Ben then went on to pretend to be a dinosaur. One of the things I love about the way children play is that it's as though it is all real. So the children reacted as though he really was a dinosaur. His roar started getting pretty loud and started to scare the girls, who started saying, 'I don't like dinosaurs!!!' Then Finn, the little legend, donned in a pair of oven gloves, without even feeling the need to turn around and confront the dinosaur face on, says, 'ssshhh! I'm doing the cooking, don't you know?!'

I was thoroughly impressed at his lack of fear. A little later on, Finn asked if he could sing a song to everyone.

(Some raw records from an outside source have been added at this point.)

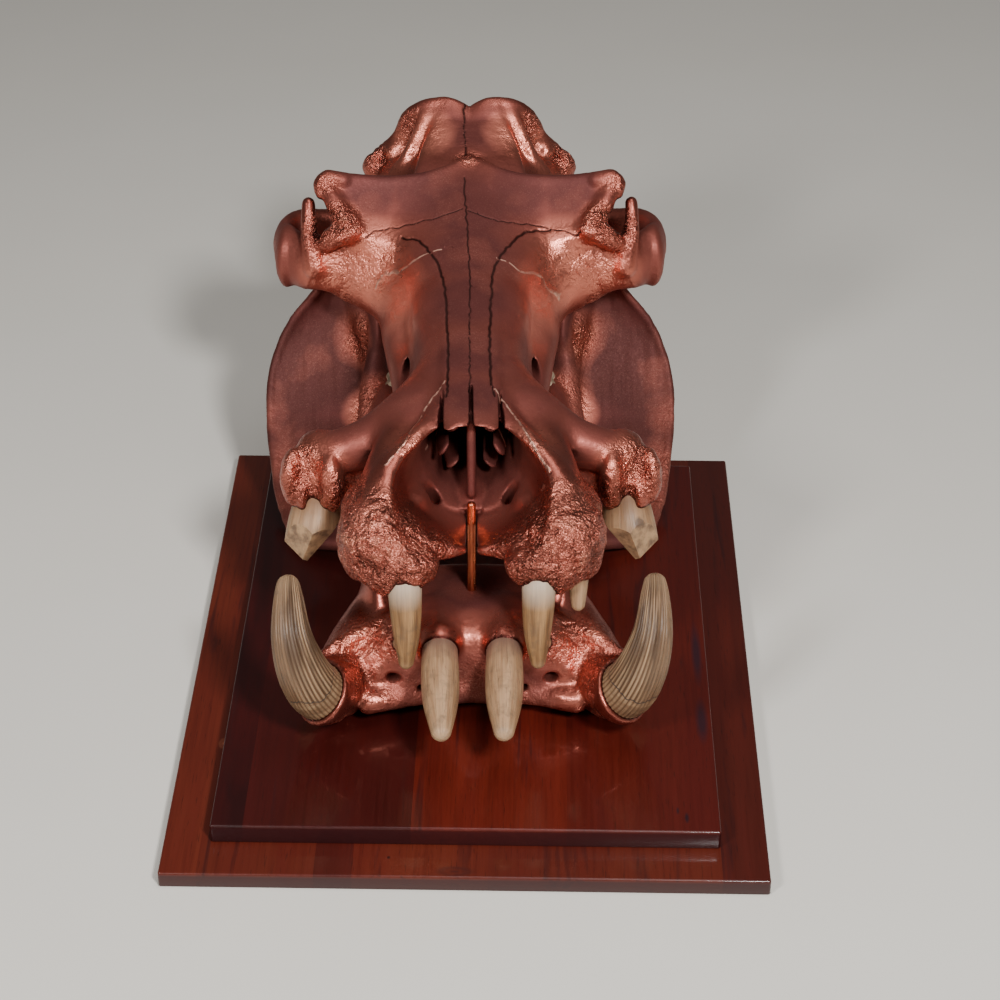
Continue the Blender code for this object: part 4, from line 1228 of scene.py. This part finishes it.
def copper_paint():
    """Copper paint on bone: matte where the bone is smooth, glittering where it is rough, with painted shade
    in hollows, beside the teeth, in dull places and in the pits of the relief, and painted highlights on
    bright places, on the knobs of the relief and in glints.
    """
    f = Finish("copper_paint")
    place = f.place()
    rough = f.stored("rough")
    hollow = f.stored("hollow")
    seam = f.stored("seam")
    cloud = f.noise(place, 16, 4)
    grit = f.noise(place, 380, 3, 0.65)
    painted_glints = f.noise(place, 900, 2, 0.7)
    lumpy = f.number("ADD", rough, f.between(cloud, 0.35, 0.65, -0.15, 0.2))
    lumpy = f.between(lumpy, 0.05, 0.85)
    dull = f.number("MULTIPLY", f.stored("dull"), f.between(lumpy, 0.2, 0.7, 1.0, 0.15))
    dull = f.between(f.number("ADD", dull, f.between(cloud, 0.3, 0.7, -0.12, 0.12)), 0, 1)
    bright = f.number("MULTIPLY", f.stored("bright"), f.between(cloud, 0.25, 0.6, 0.55, 1.0))
    # Painted shade: dull places get a darker colour, and darker still where their value passes 1
    colour = f.blend(dull, (0.46, 0.127, 0.092), (0.128, 0.035, 0.032))
    colour = f.blend(f.between(f.stored("dull"), 1.0, 1.4, 0, 0.55), colour, (0.034, 0.009, 0.007))
    colour = f.blend(lumpy, colour, (0.54, 0.145, 0.100))
    colour = f.blend(f.between(cloud, 0.3, 0.7, 0, 0.3), colour, (0.15, 0.043, 0.032))
    # Painted highlight on the cheeks and other places that face the lamps
    colour = f.blend(bright, colour, (0.95, 0.30, 0.205))
    crest = f.stored("crest")
    # Painted shade in the pits of the relief and painted highlight on its knobs
    painted_pit_shade = f.number("MULTIPLY", f.between(crest, 0.52, 0.22), lumpy)
    painted_knob_highlight = f.number("MULTIPLY", f.between(crest, 0.58, 0.85), lumpy)
    colour = f.blend(f.number("MULTIPLY", painted_pit_shade, 0.75), colour, (0.16, 0.036, 0.024))
    colour = f.blend(f.number("MULTIPLY", painted_knob_highlight, 0.45), colour, (0.95, 0.38, 0.25))
    # Painted glints: pale specks in the colour of rough paint
    colour = f.blend(f.number("MULTIPLY", f.between(painted_glints, 0.56, 0.68), f.between(lumpy, 0, 1, 0.06, 0.4)),
                     colour, (0.98, 0.50, 0.36))
    # Painted shade: darker in hollows and beside the front teeth
    colour = f.blend(f.between(hollow, 0.25, 0.9, 0, 0.94), colour, (0.045, 0.009, 0.008))
    broken = f.between(f.noise(place, 130, 2), 0.36, 0.46)
    colour = f.blend(f.between(seam, 0.62, 0.86, 0, 0.92), colour, (0.035, 0.012, 0.010))
    pale = f.number("MULTIPLY", f.between(seam, -0.62, -0.82, 0, 0.8), broken)
    colour = f.blend(pale, colour, (0.80, 0.44, 0.33))
    shine = f.blend(dull, (0.29, 0.29, 0.29), (0.56, 0.56, 0.56))
    shine = f.number("MULTIPLY", shine, f.between(lumpy, 0, 1, 1.0, 0.8))
    shine = f.number("ADD", shine, f.between(grit, 0.3, 0.7, -0.04, 0.10))
    brushed = f.noise(place, 70, 4, 0.65, 0.6)
    shine = f.number("ADD", shine, f.number("MULTIPLY", bright, f.between(brushed, 0.3, 0.7, -0.08, 0.12)))
    normal = f.bump(brushed, 0.006, f.number("MULTIPLY", bright, 0.6))
    normal = f.bump(grit, 0.0020, f.between(lumpy, 0, 1, 0.06, 1.0), normal)
    normal = f.bump(f.noise(place, 210, 2, 0.6), 0.006, f.between(lumpy, 0.1, 1, 0.02, 0.9), normal)
    return f.done(
        Base_Color=colour, Roughness=shine, Normal=normal, Metallic=f.between(dull, 0, 1, 0.95, 0.45),
        Specular_IOR_Level=0.2)


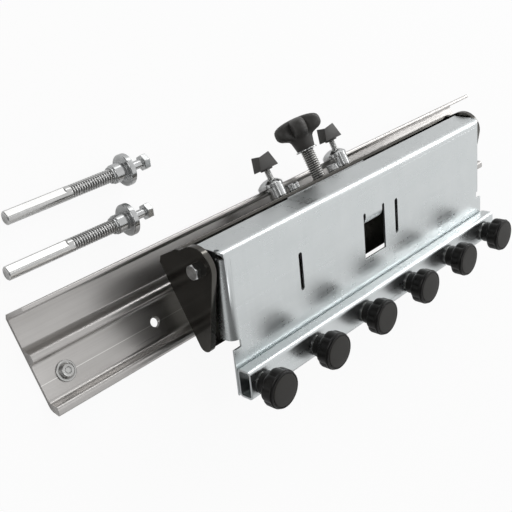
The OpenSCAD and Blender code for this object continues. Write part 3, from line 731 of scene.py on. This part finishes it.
def make_light():
    """A room that is bright towards +X, dim towards -X and white to the camera, with four softboxes."""
    world = bpy.data.worlds.new("world")
    scene.world = world
    world.use_nodes = True
    tree = world.node_tree
    shade = tree.nodes["Background"]
    towards = tree.nodes.new("ShaderNodeTexCoord").outputs["Generated"]
    axes = tree.nodes.new("ShaderNodeSeparateXYZ")
    tree.links.new(towards, axes.inputs[0])
    ramp = tree.nodes.new("ShaderNodeMapRange")
    ramp.inputs["From Min"].default_value = -0.1
    ramp.inputs["From Max"].default_value = 0.6
    ramp.inputs["To Min"].default_value = 0.16
    ramp.inputs["To Max"].default_value = 0.86
    tree.links.new(axes.outputs["X"], ramp.inputs["Value"])
    grey = tree.nodes.new("ShaderNodeCombineColor")
    for channel in ("Red", "Green", "Blue"):
        tree.links.new(ramp.outputs["Result"], grey.inputs[channel])
    path = tree.nodes.new("ShaderNodeLightPath")
    mix = tree.nodes.new("ShaderNodeMix")
    mix.data_type = "RGBA"
    mix.inputs["B"].default_value = (1, 1, 1, 1)
    tree.links.new(grey.outputs[0], mix.inputs["A"])
    tree.links.new(path.outputs["Is Camera Ray"], mix.inputs["Factor"])
    tree.links.new(mix.outputs["Result"], shade.inputs["Color"])
    softbox("top", (-0.2, -0.3, 1.6), (0, 0, 0), (0.7, 0.5), 2.5)
    softbox("strip", (1.0, 0.6, 0.75), (0, 0, 0.05), (1.3, 0.2), 4.5)
    softbox("left", (-1.5, 0.5, 0.9), (0, 0, 0), (0.8, 0.6), 2.5)
    softbox("back", (0.3, 1.5, 0.9), (0, 0, 0.05), (1.2, 0.5), 2)


# ---------------------------------------------------------------- points
def finished_places(*pieces):
    """The finished vertices of some pieces, in the part's frame."""
    depsgraph = bpy.context.evaluated_depsgraph_get()
    places = []
    for piece in pieces:
        shape = piece.evaluated_get(depsgraph)
        mesh = shape.to_mesh()
        places += [shape.matrix_world @ v.co for v in mesh.vertices]
        shape.to_mesh_clear()
    return places


def farthest(node, direction):
    """The vertex of a CAD node that lies farthest along a direction."""
    return max((v.co for v in frame["nodes"][node].data.vertices), key=lambda p: p.dot(direction)).copy()


def image_edge(name, pick):
    """Where the vertex of a finished piece that pick chooses, such as the leftmost, lands in the image."""
    return pick(image_place(p) for p in finished_places(bpy.data.objects[name]))


def feature_places():
    """Where each named feature lands in the photograph's frame."""
    out = joint("knob_1_turn")[1]
    along = Vector((1, 0, 0))
    up = out.cross(along)
    plate = farthest("swing_plate", -along - 10 * up + 0.1 * out)
    pivot = joint("swing_tilt")[0]
    stop_low, stop_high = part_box("stop_screws")
    head = (stop_high.y - stop_low.y) / 2
    places = {
        "plate_corner": plate,
        "bar_corner": farthest("clamp_bar", -along - up + out),
        "stop_screw": Vector((stop_low.x + head, (stop_low.y + stop_high.y) / 2, stop_high.z)),
        "post_hole": Vector((-HOLE_GAP / 2, 0, PANEL_T)) * MM,
        "rail_dot": Vector((*RAIL_DOT, PANEL_T)) * MM,
        "pivot_head": Vector((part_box("pivot_bolts")[0].x, pivot.y, pivot.z)),
        "slot_left": plate + (along * (PLATE_LEN / 2 + SLOTS[0]) + up * SLOT_UP) * MM,
        "slot_right": plate + (along * (PLATE_LEN / 2 + SLOTS[1]) + up * SLOT_UP) * MM,
        "scribe": on_surface("scribe", bpy.data.objects["rail_shape"]),
    }
    for i in (1, 3, 5):
        low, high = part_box(f"knob_disc_{i}")
        places[f"knob_{i}"] = (low + high) / 2
    return {name: image_place(place) for name, place in places.items()}


def write_points():
    """Where each named thing lands in the photograph's frame, from the shown pieces."""
    shown = [image_place(p) for p in finished_places(*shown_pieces())]
    found = feature_places()
    found["object_left"] = min(shown)
    found["object_right"] = max(shown)
    found["object_top"] = min(shown, key=lambda p: p[1])
    found["object_bottom"] = max(shown, key=lambda p: p[1])
    found["post_1_end"] = image_edge("post_rod_1_shape", min)
    found["post_2_end"] = image_edge("post_rod_2_shape", min)
    found["star_knob_top"] = image_edge("star_knob_shape", lambda places: min(places, key=lambda p: p[1]))


make_rail()
make_carriage()
make_swing()
make_star()
make_locks()
make_posts()
make_floor()
make_light()
bpy.context.view_layer.update()

write_points()
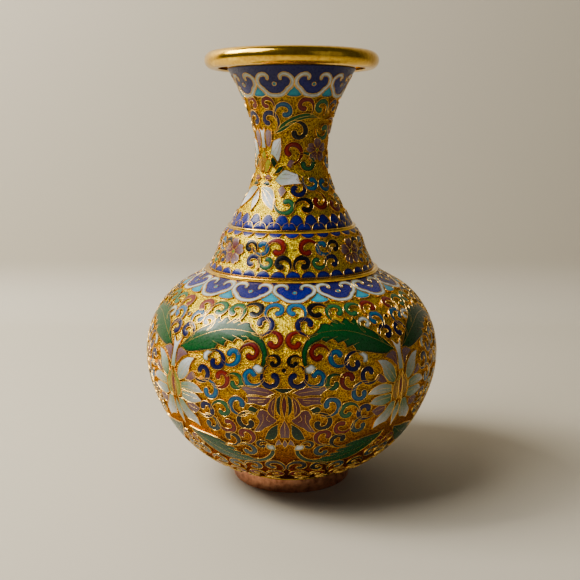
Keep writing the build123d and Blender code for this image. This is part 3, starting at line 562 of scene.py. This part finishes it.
# ---- Leaf tips and beads ----
TIPS = [
    ((8.8, 80.4), [[(9.4, 82.4), (11.2, 81.0)], [(9.8, 78.8), (7.4, 78.8), (7.0, 81.2)]]),
    ((5.4, 43.4), [[(4.6, 44.8), (7.4, 44.9)], [(7.4, 42.6), (5.6, 41.6), (3.6, 42.0)]]),
    ((29.0, 83.6), [[(28.6, 86.0), (30.6, 84.4)], [(30.2, 81.8), (28.2, 81.6), (28.4, 83.6),
     (26.6, 85.2)]]),
]
for (turn, s), runs in TIPS:
    cell(piece("fine_belly_leaf_tips", "enamel_white", "belly_leaf_tips"), BELLY_WIRES, BELLY, turn, s,
         charted(BELLY, turn, s, runs), fourfold(BELLY_TURN))
BEADS = piece("fine_belly_scrolls_black", "enamel_black", "belly_scrolls_black")
for turn, s, radius in ((45, 99.2, 1.1), (0, 80.0, 1.0)):
    cell(BEADS, BELLY_WIRES, BELLY, turn, s, ring(0, 0, radius), quarters(BELLY_TURN))

# ---- Cloud lappets ----
LAPPET_HALF = [(3.1, 2.9), (3.1, 4.2), (4.5, 5.2), (6.7, 4.9), (8.3, 3.2), (8.5, 1.0), (7.4, -1.0),
               (5.9, -2.2), (4.7, -3.7), (2.7, -5.1), (0, -5.5)]
GEM_HALF = [(0, 0.6), (1.2, -1.4), (2.7, -3.1), (3.9, -4.3), (3.5, -5.2), (2.0, -5.9), (0, -6.1)]


def mirrored(half):
    """The closed outline of a half outline that starts and ends on its mirror line."""
    line = curve(np.array(half), 0.4)
    return wound(np.concatenate([line, [half[-1]], line[:0:-1] * (-1, 1)]))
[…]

He got up and sang,

'I'm not scared of dinosaurs, I'm not scared of dinosaurs, la, la, la, (can't remember more words) this is my jungle.'

And there we have it, the essence of Finn's lack of fear of dinosaurs - he's the king of the jungle.

For lunch, the children had chicken tikka. Lara was coming up with metaphors for things that rice is like, none of which I could quite understand. Then Millie pipes up and says, 'Rice is not like octopus tongue.'
Que?!!! This definitely isn't the first thing that springs to mind when thinking about what rice is not like. I said, 'Octopus tongue? Where have you had octopus tongue?'
Millie then looked at me with that expression that I see frequently in children that says, 'gosh, don't these grown ups know anything?!' and very matter-of-fact-ly said, 'At my Dad's.' Ah of course. I should have known all along.